— Begin INFORMATION SHOWN —

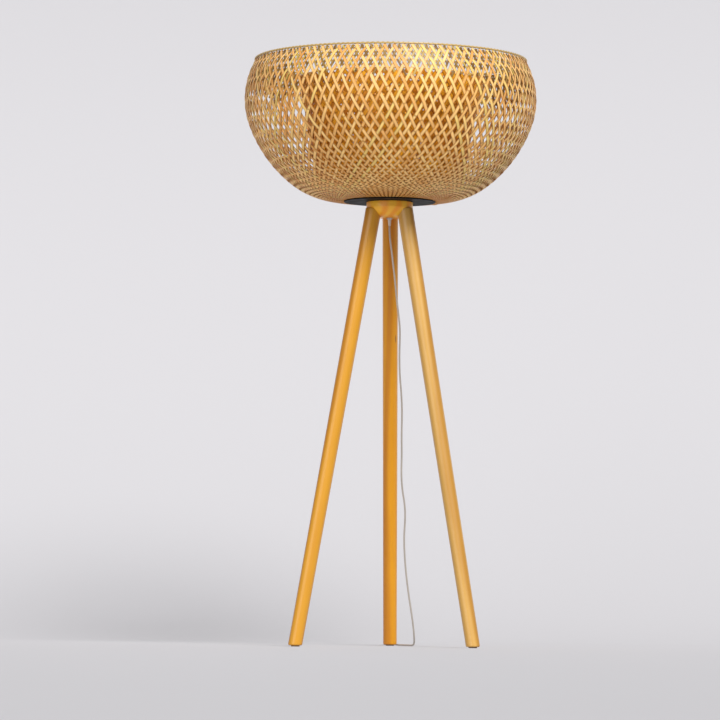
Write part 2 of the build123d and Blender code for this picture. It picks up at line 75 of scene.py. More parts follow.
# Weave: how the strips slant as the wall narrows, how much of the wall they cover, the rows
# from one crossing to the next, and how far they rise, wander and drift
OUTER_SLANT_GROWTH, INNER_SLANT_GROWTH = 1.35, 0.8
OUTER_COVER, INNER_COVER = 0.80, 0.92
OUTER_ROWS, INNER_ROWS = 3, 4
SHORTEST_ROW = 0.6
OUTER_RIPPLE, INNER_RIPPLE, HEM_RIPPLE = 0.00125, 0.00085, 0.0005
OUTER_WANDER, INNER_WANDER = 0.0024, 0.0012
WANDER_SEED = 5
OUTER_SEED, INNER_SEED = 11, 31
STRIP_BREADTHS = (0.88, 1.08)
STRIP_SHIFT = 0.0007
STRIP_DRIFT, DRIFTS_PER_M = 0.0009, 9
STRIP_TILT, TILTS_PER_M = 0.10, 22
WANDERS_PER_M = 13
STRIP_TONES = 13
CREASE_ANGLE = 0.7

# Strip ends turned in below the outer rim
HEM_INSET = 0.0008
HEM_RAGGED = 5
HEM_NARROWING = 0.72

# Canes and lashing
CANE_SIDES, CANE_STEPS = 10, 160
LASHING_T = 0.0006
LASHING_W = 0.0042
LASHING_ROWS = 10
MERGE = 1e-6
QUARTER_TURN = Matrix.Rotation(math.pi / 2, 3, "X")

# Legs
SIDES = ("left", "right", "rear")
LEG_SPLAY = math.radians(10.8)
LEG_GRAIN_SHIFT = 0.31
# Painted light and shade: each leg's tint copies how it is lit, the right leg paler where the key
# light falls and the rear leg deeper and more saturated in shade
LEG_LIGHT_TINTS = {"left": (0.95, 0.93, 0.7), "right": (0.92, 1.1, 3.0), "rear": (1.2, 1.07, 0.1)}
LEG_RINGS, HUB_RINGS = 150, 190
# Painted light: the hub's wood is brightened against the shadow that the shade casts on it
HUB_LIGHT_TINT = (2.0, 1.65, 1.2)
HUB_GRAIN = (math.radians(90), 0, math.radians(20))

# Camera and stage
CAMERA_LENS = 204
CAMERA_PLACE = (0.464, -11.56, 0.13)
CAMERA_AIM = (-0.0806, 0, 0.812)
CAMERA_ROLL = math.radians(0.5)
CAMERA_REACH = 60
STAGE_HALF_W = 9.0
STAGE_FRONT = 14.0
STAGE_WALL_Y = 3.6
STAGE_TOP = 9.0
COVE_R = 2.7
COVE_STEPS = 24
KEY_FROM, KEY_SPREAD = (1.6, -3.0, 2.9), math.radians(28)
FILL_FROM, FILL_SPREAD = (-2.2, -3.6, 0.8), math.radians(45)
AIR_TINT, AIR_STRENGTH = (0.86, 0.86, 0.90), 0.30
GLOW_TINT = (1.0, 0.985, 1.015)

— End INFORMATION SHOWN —

Write the material out again in its entirety, exactly as shown.

## RESULT FOR THIS EXERCISE
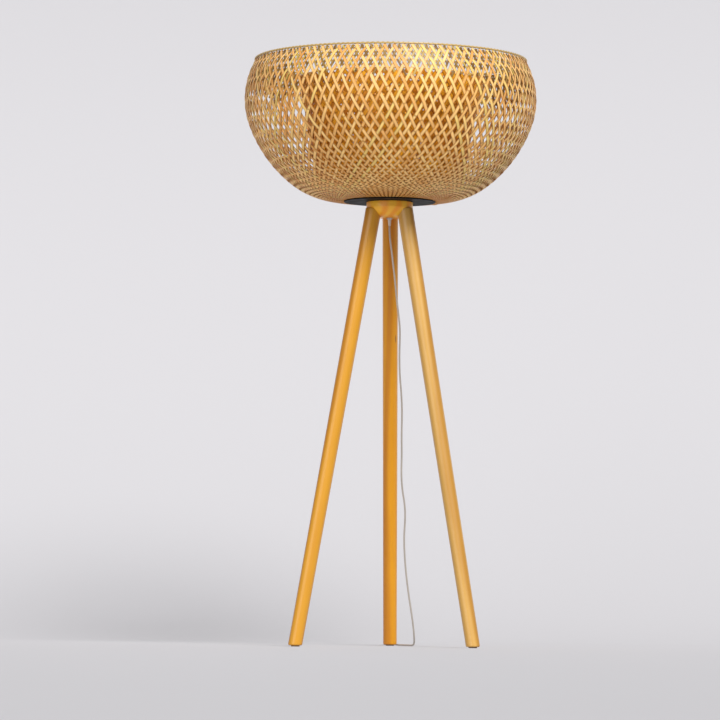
Write part 2 of the build123d and Blender code for this picture. It picks up at line 75 of scene.py. More parts follow.
# Weave: how the strips slant as the wall narrows, how much of the wall they cover, the rows
# from one crossing to the next, and how far they rise, wander and drift
OUTER_SLANT_GROWTH, INNER_SLANT_GROWTH = 1.35, 0.8
OUTER_COVER, INNER_COVER = 0.80, 0.92
OUTER_ROWS, INNER_ROWS = 3, 4
SHORTEST_ROW = 0.6
OUTER_RIPPLE, INNER_RIPPLE, HEM_RIPPLE = 0.00125, 0.00085, 0.0005
OUTER_WANDER, INNER_WANDER = 0.0024, 0.0012
WANDER_SEED = 5
OUTER_SEED, INNER_SEED = 11, 31
STRIP_BREADTHS = (0.88, 1.08)
STRIP_SHIFT = 0.0007
STRIP_DRIFT, DRIFTS_PER_M = 0.0009, 9
STRIP_TILT, TILTS_PER_M = 0.10, 22
WANDERS_PER_M = 13
STRIP_TONES = 13
CREASE_ANGLE = 0.7

# Strip ends turned in below the outer rim
HEM_INSET = 0.0008
HEM_RAGGED = 5
HEM_NARROWING = 0.72

# Canes and lashing
CANE_SIDES, CANE_STEPS = 10, 160
LASHING_T = 0.0006
LASHING_W = 0.0042
LASHING_ROWS = 10
MERGE = 1e-6
QUARTER_TURN = Matrix.Rotation(math.pi / 2, 3, "X")

# Legs
SIDES = ("left", "right", "rear")
LEG_SPLAY = math.radians(10.8)
LEG_GRAIN_SHIFT = 0.31
# Painted light and shade: each leg's tint copies how it is lit, the right leg paler where the key
# light falls and the rear leg deeper and more saturated in shade
LEG_LIGHT_TINTS = {"left": (0.95, 0.93, 0.7), "right": (0.92, 1.1, 3.0), "rear": (1.2, 1.07, 0.1)}
LEG_RINGS, HUB_RINGS = 150, 190
# Painted light: the hub's wood is brightened against the shadow that the shade casts on it
HUB_LIGHT_TINT = (2.0, 1.65, 1.2)
HUB_GRAIN = (math.radians(90), 0, math.radians(20))

# Camera and stage
CAMERA_LENS = 204
CAMERA_PLACE = (0.464, -11.56, 0.13)
CAMERA_AIM = (-0.0806, 0, 0.812)
CAMERA_ROLL = math.radians(0.5)
CAMERA_REACH = 60
STAGE_HALF_W = 9.0
STAGE_FRONT = 14.0
STAGE_WALL_Y = 3.6
STAGE_TOP = 9.0
COVE_R = 2.7
COVE_STEPS = 24
KEY_FROM, KEY_SPREAD = (1.6, -3.0, 2.9), math.radians(28)
FILL_FROM, FILL_SPREAD = (-2.2, -3.6, 0.8), math.radians(45)
AIR_TINT, AIR_STRENGTH = (0.86, 0.86, 0.90), 0.30
GLOW_TINT = (1.0, 0.985, 1.015)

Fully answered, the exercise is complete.